U.S. Pat. No. 4,955,779 presents another connector wherein the bucket
includes opposed re-entrant channels and the coupler includes
complementarily disposed members which engage the reentrant portions and
secure the bucket to the boom. In U.S. Pat. No. 4,986,722 to Kaczmarczyk
et al., a combination of the above features are found. At the front of the
bucket, a circular cross member is utilized which is engaged by a
transverse slot on the boom coupler. At the rear of the bucket are a pair
of spaced apart slotted members which receive a transverse circular member
disposed on the boom. A manually operable latch retains the rear
transverse boom member in the slots of the bucket.

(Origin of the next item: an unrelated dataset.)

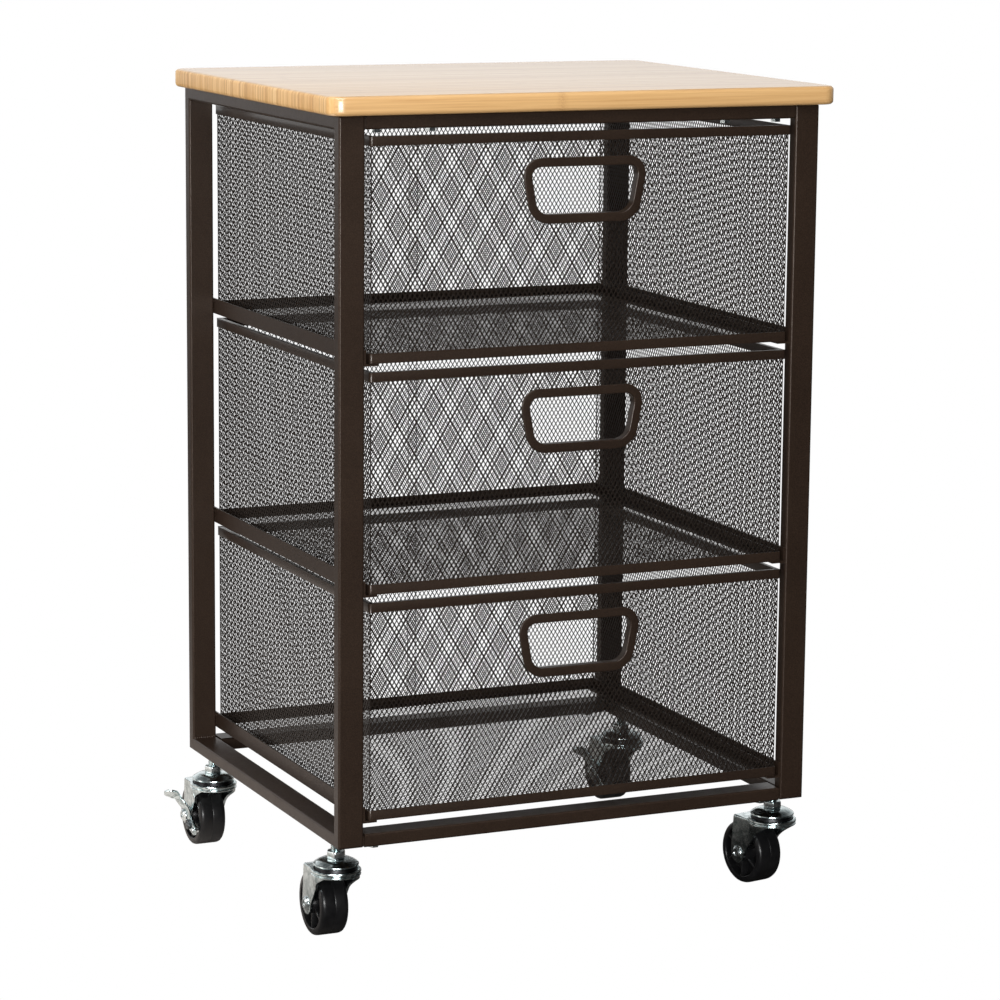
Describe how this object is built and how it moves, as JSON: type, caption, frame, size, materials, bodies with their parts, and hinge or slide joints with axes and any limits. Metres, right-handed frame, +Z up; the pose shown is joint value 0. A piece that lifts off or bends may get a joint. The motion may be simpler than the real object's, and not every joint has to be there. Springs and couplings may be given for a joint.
{
  "type": "rolling drawer cart",
  "caption": "Rolling drawer cart with a bamboo top, a dark steel frame, sliding expanded-metal drawers with cut-out handles, and swivel casters with foot brakes at the back",
  "frame": {"origin": "centre of the whole cart's floor plan, on the floor", "axes": "+Z up, +X to the right and +Y to the back, seen from the front where the handles are"},
  "size_m": [0.4292, 0.355, 0.634],
  "materials": {
    "bamboo": "satin lacquered bamboo strips, end grain at the sides",
    "frame_brown": "satin dark brown powder coat",
    "drawer_brown": "satin dark brown powder coat",
    "mesh_brown": "satin dark brown powder coat on expanded metal",
    "zinc": "bright zinc plate",
    "bolt_zinc": "zinc plate",
    "lever_zinc": "zinc plate",
    "wheel_black": "glossy black moulding"
  },
  "bodies": {
    "frame": {"front_left_post": "frame_brown", "front_right_post": "frame_brown", "back_left_post": "frame_brown", "back_right_post": "frame_brown", "left_top_rail": "frame_brown", "right_top_rail": "frame_brown", "left_bottom_rail": "frame_brown", "right_bottom_rail": "frame_brown", "front_top_rail": "frame_brown", "back_top_rail": "frame_brown", "front_bottom_rail": "frame_brown", "back_bottom_rail": "frame_brown", "top_panel": "bamboo", "left_runner_top": "frame_brown", "right_runner_top": "frame_brown", "left_runner_middle": "frame_brown", "right_runner_middle": "frame_brown", "left_runner_bottom": "frame_brown", "right_runner_bottom": "frame_brown", "rail_screws": "bolt_zinc", "top_screws": "bolt_zinc", "caster_stems": "zinc", "caster_lock_nuts": "zinc"},
    "top_drawer": {"top_drawer_front_mesh": "mesh_brown", "top_drawer_back_mesh": "mesh_brown", "top_drawer_side_meshes": "mesh_brown", "top_drawer_floor_mesh": "mesh_brown", "top_drawer_top_rim": "drawer_brown", "top_drawer_base_rim": "drawer_brown", "top_drawer_handle": "drawer_brown"},
    "middle_drawer": {"middle_drawer_front_mesh": "mesh_brown", "middle_drawer_back_mesh": "mesh_brown", "middle_drawer_side_meshes": "mesh_brown", "middle_drawer_floor_mesh": "mesh_brown", "middle_drawer_top_rim": "drawer_brown", "middle_drawer_base_rim": "drawer_brown", "middle_drawer_handle": "drawer_brown"},
    "bottom_drawer": {"bottom_drawer_front_mesh": "mesh_brown", "bottom_drawer_back_mesh": "mesh_brown", "bottom_drawer_side_meshes": "mesh_brown", "bottom_drawer_floor_mesh": "mesh_brown", "bottom_drawer_top_rim": "drawer_brown", "bottom_drawer_base_rim": "drawer_brown", "bottom_drawer_handle": "drawer_brown"},
    "front_left_caster": {"front_left_fork": "zinc", "front_left_axle": "bolt_zinc"},
    "front_left_wheel": {"front_left_wheel": "wheel_black"},
    "front_right_caster": {"front_right_fork": "zinc", "front_right_axle": "bolt_zinc"},
    "front_right_wheel": {"front_right_wheel": "wheel_black"},
    "back_left_caster": {"back_left_fork": "zinc", "back_left_axle": "bolt_zinc"},
    "back_left_wheel": {"back_left_wheel": "wheel_black"},
    "back_left_brake": {"back_left_brake_lever": "lever_zinc"},
    "back_right_caster": {"back_right_fork": "zinc", "back_right_axle": "bolt_zinc"},
    "back_right_wheel": {"back_right_wheel": "wheel_black"},
    "back_right_brake": {"back_right_brake_lever": "lever_zinc"}
  },
  "joints": [
    {"name": "top_drawer_slide", "type": "slide", "parent": "frame", "child": "top_drawer", "axis": [0, -1, 0], "range_m": [0, 0.22]},
    {"name": "middle_drawer_slide", "type": "slide", "parent": "frame", "child": "middle_drawer", "axis": [0, -1, 0], "range_m": [0, 0.22]},
    {"name": "bottom_drawer_slide", "type": "slide", "parent": "frame", "child": "bottom_drawer", "axis": [0, -1, 0], "range_m": [0, 0.22]},
    {"name": "front_left_swivel", "type": "hinge", "parent": "frame", "child": "front_left_caster", "pos_m": [-0.17945, -0.1425, 0.08], "axis": [0, 0, 1], "continuous": true},
    {"name": "front_left_wheel_spin", "type": "hinge", "parent": "front_left_caster", "child": "front_left_wheel", "pos_m": [-0.17945, -0.1175, 0.025], "axis": [1, 0, 0], "continuous": true},
    {"name": "front_right_swivel", "type": "hinge", "parent": "frame", "child": "front_right_caster", "pos_m": [0.19055, -0.1425, 0.08], "axis": [0, 0, 1], "continuous": true},
    {"name": "front_right_wheel_spin", "type": "hinge", "parent": "front_right_caster", "child": "front_right_wheel", "pos_m": [0.18621, -0.11788, 0.025], "axis": [0.9848, 0.1736, 0], "continuous": true},
    {"name": "back_left_swivel", "type": "hinge", "parent": "frame", "child": "back_left_caster", "pos_m": [-0.17945, 0.1275, 0.08], "axis": [0, 0, 1], "continuous": true},
    {"name": "back_left_wheel_spin", "type": "hinge", "parent": "back_left_caster", "child": "back_left_wheel", "pos_m": [-0.17945, 0.1525, 0.025], "axis": [1, 0, 0], "continuous": true},
    {"name": "back_left_brake_press", "type": "hinge", "parent": "back_left_caster", "child": "back_left_brake", "pos_m": [-0.17945, 0.1525, 0.025], "axis": [1, 0, 0], "range_deg": [0, 20]},
    {"name": "back_right_swivel", "type": "hinge", "parent": "frame", "child": "back_right_caster", "pos_m": [0.19055, 0.1275, 0.08], "axis": [0, 0, 1], "continuous": true},
    {"name": "back_right_wheel_spin", "type": "hinge", "parent": "back_right_caster", "child": "back_right_wheel", "pos_m": [0.19055, 0.1525, 0.025], "axis": [1, 0, 0], "continuous": true},
    {"name": "back_right_brake_press", "type": "hinge", "parent": "back_right_caster", "child": "back_right_brake", "pos_m": [0.19055, 0.1525, 0.025], "axis": [1, 0, 0], "range_deg": [0, 20]}
  ]
}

The second group of prior art patents includes remotely activatable
coupling devices. U.S. Pat. No. 4,355,945 to Pilch teaches a coupling
mechanism similar to that disclosed in U.S. Pat. No. 4,436,477. The bucket
includes a pair of transversely disposed spaced-apart crossbars and the
coupler includes sidewalls slotted at the front to engage the front
crossbar and a hydraulically operated pivotable hook which engages the
rear crossbar and clamps the coupler thereto.
In U.S. Pat. No. 4,480,955, the bucket includes unique coupling features,
namely, a forward triangularly configured crossbar and a rearward hook.
The coupler includes complementary members, namely, a transversely
disposed triangular notch at the front and a hydraulically operated wedge
which engages the hook. U.S. Pat. No. 4,881,867 presents a coupler
configured to engage parallel transversely oriented bucket crossbars. The
coupler includes a first throat for engaging the forward crossbar and a
hydraulically operated movable jaw extending from the coupler housing
which engages the rear bucket crossbar. U.S. Pat. No. 4,944,628 teaches a
novel locking mechanism wherein a hydraulic cylinder rotates a cam to
couple and uncouple a bucket and boom.
The foregoing review of prior art patents reveals that improvements in the
art of such coupling mechanisms are both possible and desirable. For
example, many utilize non-standard interconnecting components which may
only be used with complementarily configured devices, thereby limiting
their versatility and adaptability. Others require the crane or backhoe
operator to dismount to connect and disconnect the attachment. This can be
a time consuming and frustrating task since the operator may have to
adjust the crane or boom, dismount to connect the attachment or, if the
boom is not properly positioned relative to the attachment, repeatedly
remount and readjust the boom before it can be connected to the
attachment.
SUMMARY OF THE INVENTION
A semi-automatic coupling apparatus is permanently installed at the
terminus of a backhoe dipper stick, crane boom or similar device and
facilitates connection and disconnection of various earth working and
material handling attachments. The coupling apparatus includes pairs of
aligned, spaced-apart bushings which receive complementarily sized
crossbars which extend through similarly arranged bushings in the terminal
portion of the crane boom or dipper stick and secure the coupler to the
boom or dipper stick. The coupler includes first, forward facing throats
which engage a forward crossbar on an attachment such as a bucket and
second downward facing throats which engage a rear crossbar. A latching
mechanism includes a trip lever actuated by advance of the rear crossbar
into the rear throats, releasing a wedge which retains the rear crossbar
in the rear throats. A reset arm may be manually activated to retract the
wedge and permit release of the bucket from the coupler.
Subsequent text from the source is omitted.